(Records with modeling code)
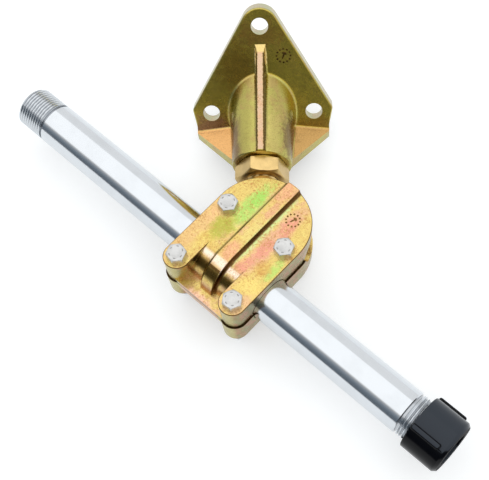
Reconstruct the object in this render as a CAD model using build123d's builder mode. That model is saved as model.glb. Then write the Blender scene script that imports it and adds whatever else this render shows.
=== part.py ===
from build123d import *
from math import cos, radians, sin, tan
import os

os.makedirs("parts", exist_ok=True)

# Steering cable support bracket, in millimetres.
# The origin is the centre of the flange's three bolt holes, on its flat back face.
# X runs along the steering tube, Z is square to the clamp's flat top.

# Bracket casting
boss_angle = 42.0  # boss axis to the clamp's long axis, seen from above
flange_lean = 33.5  # how far the flange leans back from square to the boss
hole_side = 60.0  # side of the equilateral triangle of bolt holes
hole_d = 9.8
flange_t = 8.0
lobe_r = 10.7  # flange edge around each hole
corner_u = 2.2  # widest corners, over the line of the two lower holes
corner_r = 3.5
waist_top_u = -9.3  # flange sides stand straight between these two heights
waist_low_u = -14.0
foot_x = 24.0
foot_u = -23.5
boss_start = 45.0  # ball centre to the near end of the boss
boss_end_r = 17.0
boss_draft = 3.4
flange_reach = 82.0  # ball centre to the flange face, along the boss axis
rib_w = 4.2
rib_low_z = 18.1  # crest height at the boss's near end
rib_top_u = 40.5  # where the rib's crest meets the flange
web_top_in = -6.0  # web top on the boss's centre plane, inside the boss
web_top_out = -9.8
web_bottom = -16.0
web_x = 38.9  # webs run out flush with the flange's sides
web_near_x = 12.4
web_near_p = 49.4
web_far_p = 74.4
root_r = 2.0  # cast rounding where boss, webs and flange meet
rim_r = 1.0
rib_root_r = 1.0

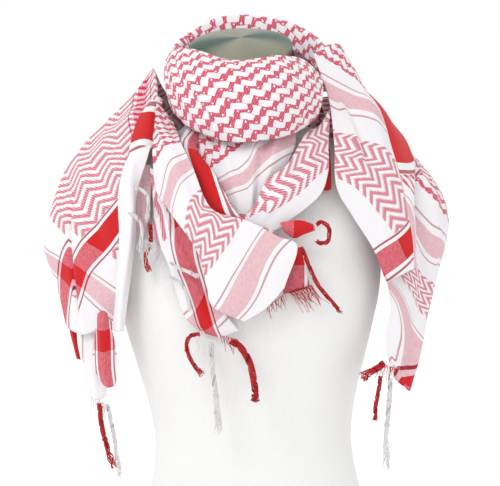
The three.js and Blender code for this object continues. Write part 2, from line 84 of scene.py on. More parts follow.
DRAPE_LEFT = [  # inner edge, front, crease, side, back, blade, nape
    [(-106, 8, 702), (-109, 16, 716), (-110, 26, 722), (-111, 40, 722),
     (-92, 67, 688), (-48, 98, 682), (38, 101, 682)],
    [(-108, -20, 676), (-117, -4, 686), (-126, 12, 692), (-133, 30, 696),
     (-116, 92, 662), (-40, 112, 658), (60, 115, 656)],
    [(-114, -48, 640), (-136, -22, 659), (-153, 2, 663), (-167, 26, 661),
     (-146, 97, 632), (-44, 119, 630), (74, 117, 630)],
    [(-128, -70, 616), (-158, -42, 631), (-182, -12, 634), (-202, 18, 628),
     (-180, 94, 602), (-50, 122, 602), (84, 117, 604)],
    [(-150, -86, 584), (-176, -60, 596), (-203, -28, 599), (-226, 12, 597),
     (-206, 88, 565), (-58, 124, 572), (90, 116, 580)],
    [(-152, -91, 548), (-182, -70, 551), (-216, -42, 553), (-246, 5, 547),
     (-230, 80, 525), (-66, 124, 546), (92, 116, 558)],
    [(-154, -92, 512), (-183, -74, 507), (-217, -48, 508), (-256, 0, 508),
     (-236, 66, 500), (-74, 123, 528), (90, 116, 542)],
    [(-158, -92, 469), (-185, -76, 460), (-215, -52, 460), (-245, -5, 462),
     (-226, 50, 480), (-84, 121, 516), (84, 116, 530)],
    [(-162, -92, 422), (-188, -78, 406), (-211, -58, 399), (-232, -30, 416),
     (-215, 28, 465), (-96, 118, 508), (76, 117, 522)],
]
DRAPE_LEFT_FOLD = [  # outer edge, middle, inner edge
    [(-113, -20, 688), (-106, -24, 690), (-99, -22, 686)],
    [(-130, -38, 664), (-116, -46, 667), (-103, -44, 664)],
    [(-138, -60, 638), (-122, -70, 640), (-108, -68, 641)],
    [(-143, -78, 614), (-128, -86, 618), (-115, -82, 624)],
]
DRAPE_LEFT_EDGE = [  # outer edge, middle, inner edge
    [(-139, -90, 624), (-126, -96, 629), (-113, -91, 632)],
    [(-149, -98, 603), (-134, -104, 606), (-119, -98, 612)],
    [(-154, -101, 567), (-143, -108, 567), (-133, -101, 571)],
    [(-155, -102, 519), (-145, -110, 516), (-136, -102, 518)],
    [(-160, -102, 464), (-152, -109, 463), (-145, -102, 463)],
    [(-167, -101, 408), (-160, -107, 407), (-155, -101, 408)],
]
DRAPE_LEFT_TIP = [  # outer edge, middle, inner edge
    [(-208, -40, 436), (-188, -54, 438), (-168, -70, 440)],
    [(-211, -46, 391), (-188, -64, 393), (-171, -74, 388)],
    [(-208, -54, 353), (-191, -68, 353), (-175, -68, 352)],
    [(-204, -58, 321), (-192, -66, 317), (-181, -62, 321)],
]
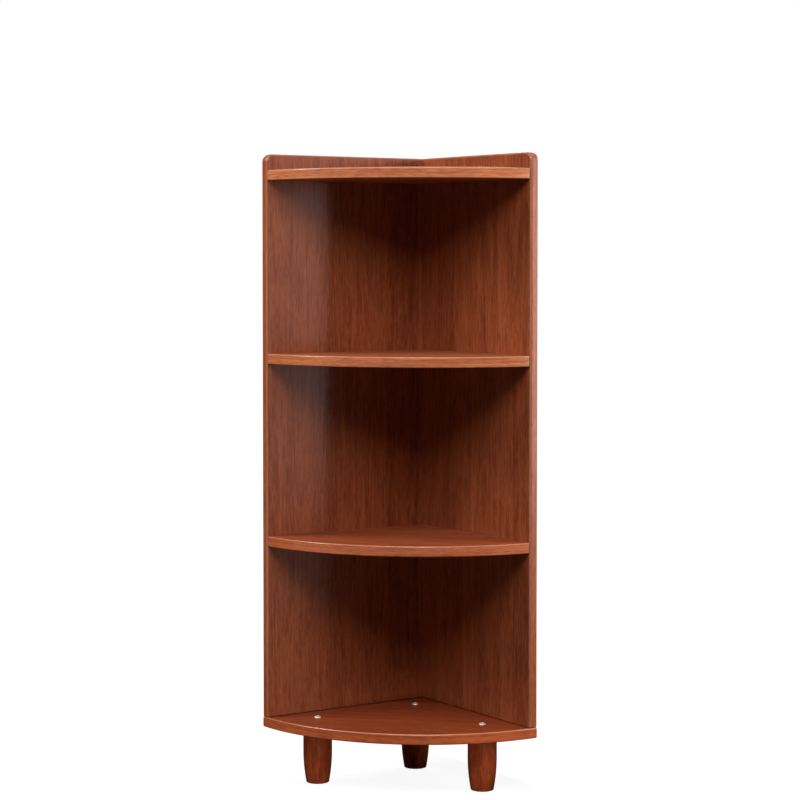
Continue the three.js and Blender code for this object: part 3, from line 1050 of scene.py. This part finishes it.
def finish_board(piece, wood, node, broad, joints=(), round_centre=None):
    """Drills and shades a board, gives it its wood and puts it in the place of its node."""
    drill(piece, *cutters)
    smooth_by_angle(piece, BOARD_CREASE)
    weighted = piece.modifiers.new("flat faces stay flat", "WEIGHTED_NORMAL")
    weighted.keep_sharp = True
    weighted.weight = 100
    settle(piece)
    mark_surface(piece, broad, joints, round_centre)
    dress(piece, wood)
    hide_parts(node)
    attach(piece, "root")
    print(piece.name, len(piece.data.polygons), "faces")


print("cutters for the boards:", len(cutters))

# %% [markdown]
# ## Side panels
# Each panel is a tall board. The upper front corner is cut to a quarter circle, and then a router rounds
# both arrises up the front, round the corner and back along the top without a break. The back end stays
# square, because it stands in the corner. The foot is eased all round by a small chamfer, which leaves a
# fine groove over the bottom board.

# %% Make the two panels
PANEL_ARRIS = 4 * MM
PANEL_CORNER = 12 * MM
PANEL_FOOT_EASE = 1.2 * MM
CORNER_STEPS = 12


def panel_outline(depth, height):
    """Outline from the back foot round the front to the back top, and the sides that are rounded."""
    turn = arc((depth - PANEL_CORNER, height - PANEL_CORNER), PANEL_CORNER, 0, math.pi / 2, CORNER_STEPS)
    outline = [(0, 0), (depth, 0), *turn, (0, height)]
    return outline, range(1, len(outline) - 1)


def left_place(u, v, w):
    return Vector((left_low.x + w, left_high.y - u, left_low.z + v))


def right_place(u, v, w):
    return Vector((right_low.x + u, right_low.y + w, right_low.z + v))


panels = {
    "left_panel": (left_place, left_high.y - left_low.y, left_panel_wood, 0),
    "right_panel": (right_place, right_high.x - right_low.x, right_panel_wood, 1),
}
for node, (to_place, depth, wood, broad) in panels.items():
    outline, rounded = panel_outline(depth, PANEL_HEIGHT)
    blank = raise_board(
        node + "_blank", outline, rounded, to_place, PANEL_THICKNESS, PANEL_ARRIS, PANEL_FOOT_EASE
    )
    # The foot's chamfer looks down into the groove, so it gets the painted shade
    finish_board(blank, wood, node, broad, joints=[DOWNWARD])

# %% [markdown]
# ## Shelves and bottom board
# A shelf is a quarter disc about the back corner, cut back by the thickness of the panels. Its curved
# front and the two short corners beside the panels are rounded, and the straight sides that butt against
# the panels stay square. The bottom board is the full quarter disc and lies under both panels, so all its
# arrises are rounded. One outline with an inset draws both.

# %% Make the shelves and the bottom board
SHELF_ARRIS = 2 * MM
BASE_ARRIS = 2.2 * MM
FRONT_CORNER = 2.6 * MM
FRONT_STEPS = 96
FRONT_CORNER_STEPS = 8
LEVEL = 2  # the axis along which the broad faces look


def quarter_outline(radius, inset):
    """A quarter disc about the corner, from its back corner out along the left-hand side."""
    side = inset + FRONT_CORNER
    reach = math.sqrt((radius - FRONT_CORNER) ** 2 - side ** 2)
    lean = math.atan2(side, reach)
    left_corner = arc((side, -reach), FRONT_CORNER, -math.pi, lean - math.pi / 2, FRONT_CORNER_STEPS)
    front = arc((0, 0), radius, lean - math.pi / 2, -lean, FRONT_STEPS)
    right_corner = arc((reach, -side), FRONT_CORNER, -lean, math.pi / 2, FRONT_CORNER_STEPS)
    return [(inset, -inset), *left_corner, *front[1:-1], *right_corner]


def lying_at(height):
    return lambda u, v, w: Vector((CORNER.x + u, CORNER.y + v, height + w))


outline = quarter_outline(SIDE, PANEL_THICKNESS + SEAM)
rounded = range(1, len(outline) - 1)
for node, wood in shelf_woods.items():
    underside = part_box(node)[0].z
    blank = raise_board(
        node + "_blank", outline, rounded, lying_at(underside), SHELF_THICKNESS, SHELF_ARRIS
    )
    # The shelf ends look at the panels, so the gap there gets the painted shade
    finish_board(blank, wood, node, LEVEL, [LEFTWARD, BACKWARD], CORNER)

outline = quarter_outline(SIDE, 0)
blank = raise_board(
    "bottom_board_blank", outline, range(len(outline)), lying_at(base_low.z), BASE_THICKNESS, BASE_ARRIS
)
finish_board(blank, base_wood, "bottom_board", LEVEL, round_centre=CORNER)

# %% [markdown]
# ## Legs
# The legs are turned from solid wood. They are straight for the upper third and then draw in towards the
# foot on a slow curve, with a small ease at the bottom. The lathe tree turns them, as it turned the screws.
# Their grain runs upwards, and one stave holds a whole leg, because it was turned from a single piece.

# %% Turn the legs
LEG_STRAIGHT = 33 * MM
LEG_FOOT_RADIUS = 17.5 * MM
LEG_FOOT_EASE = 1.4 * MM
LEG_TAPER_STEPS = 24
LEG_EASE_STEPS = 5
LEG_SIDES = 96
LEG_STAVE = 0.9  # wider than any leg, so that one stave holds it
LEG_TONE = (1.00, 0.74, 0.58)
LEG_SHINE = 0.02
SLEEVE_RISE = 0.03 * MM  # height in which the bore widens to the insert's sleeve


def leg_stations(height, top_radius):
    """Heights and radii of a leg, from the floor up."""
    stations = []
    for i in range(LEG_EASE_STEPS):
        angle = math.pi / 2 * i / LEG_EASE_STEPS
        drawn = LEG_FOOT_EASE * (1 - math.sin(angle))
        stations.append((LEG_FOOT_EASE * (1 - math.cos(angle)), LEG_FOOT_RADIUS - drawn))
    taper = height - LEG_STRAIGHT - LEG_FOOT_EASE
    for i in range(LEG_TAPER_STEPS + 1):
        left = 1 - i / LEG_TAPER_STEPS
        drawn = (top_radius - LEG_FOOT_RADIUS) * left ** 2
        stations.append((LEG_FOOT_EASE + taper * (1 - left), top_radius - drawn))
    stations.append((height, top_radius))
    return stations


def leg_bore(height):
    """The hole for the insert and the bolt, from the bolt's tip up past the leg's top."""
    insert_low, insert_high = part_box(insert_nodes[0])
    bolt_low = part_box(bolt_nodes[0])[0]
    sleeve = (insert_high.x - insert_low.x) / 2 + HOLE_GAP
    shank = BOLT_SHANK + HOLE_GAP
    sleeve_end = insert_low.z - HOLE_GAP
    return [
        (bolt_low.z - HOLE_OVERRUN, shank),
        (sleeve_end, shank),
        (sleeve_end + SLEEVE_RISE, sleeve),
        (height + HOLE_OVERRUN, sleeve),
    ]


for turn, side in enumerate(("left", "right", "back")):
    node = side + "_leg"
    low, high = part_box(node)
    leg_wood = stained_wood(
        node + "_wood", UPWARD, OUT_RIGHT, 71 + 7 * turn, LEG_TONE, LEG_SHINE, stave_width=LEG_STAVE
    )
    stations = leg_stations(high.z, (high.x - low.x) / 2)
    leg = turned(node + "_turning", stations, LEG_SIDES, finish=leg_wood)
    bore = turned(node + "_bore", leg_bore(high.z), FASTENER_SIDES)
    drill(leg, bore)
    remove(bore)
    middle = (low + high) / 2
    for vertex in leg.data.vertices:
        vertex.co.x += middle.x
        vertex.co.y += middle.y
    smooth_by_angle(leg, BOARD_CREASE)
    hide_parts(node)
    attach(leg, "root")
    print(leg.name, len(leg.data.polygons), "faces")

remove(*cutters)

# %% [markdown]
# ## What stays hidden
# The dowels and the threaded inserts are inside the wood. They keep their simple shapes and get the finish
# of their stuff: bare beech, turned a little rough, and yellow zinc.

# %% Dress the hidden pieces
PALE_BEECH = (0.74, 0.53, 0.31, 1)
DARK_BEECH = (0.60, 0.38, 0.19, 1)
FLECK_SCALE = 900.0  # repeats per metre
BEECH_CLOUD_SCALE = 60.0

beech, bench = new_material("bare_beech")
fleck = bench.noise(bench.place(), 2.0, scale=FLECK_SCALE)
cloud = bench.noise(bench.place(), 2.0, scale=BEECH_CLOUD_SCALE)
tone = bench.ramp(fleck * 0.5 + cloud * 0.5, 0.3, 0.7)
bench.surface({
    "Base Color": bench.blend(tone, PALE_BEECH, DARK_BEECH),
    "Roughness": 0.8,
    "Normal": bench.bump(fleck, 0.3, 0.1 * MM),
})
for nodes, finish in ((dowel_nodes, beech), (insert_nodes, yellow_zinc)):
    for node in nodes:
        dress(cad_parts[node], finish)
print("hidden pieces:", len(dowel_nodes) + len(insert_nodes))
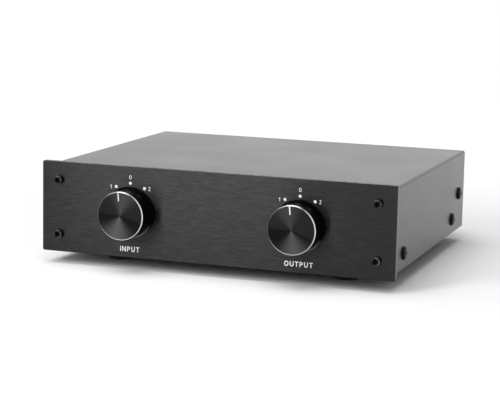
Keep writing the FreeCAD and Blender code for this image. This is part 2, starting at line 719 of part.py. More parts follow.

▶ _Task goal_: Identify the lines that hold the word "three". Copy every one of them.

▶ _Finished answer_:
# The origin is the centre of the flange's three bolt holes, on its flat back face.
The three.js and Blender code for this object continues. Write part 2, from line 84 of scene.py on. More parts follow.
Continue the three.js and Blender code for this object: part 3, from line 1050 of scene.py. This part finishes it.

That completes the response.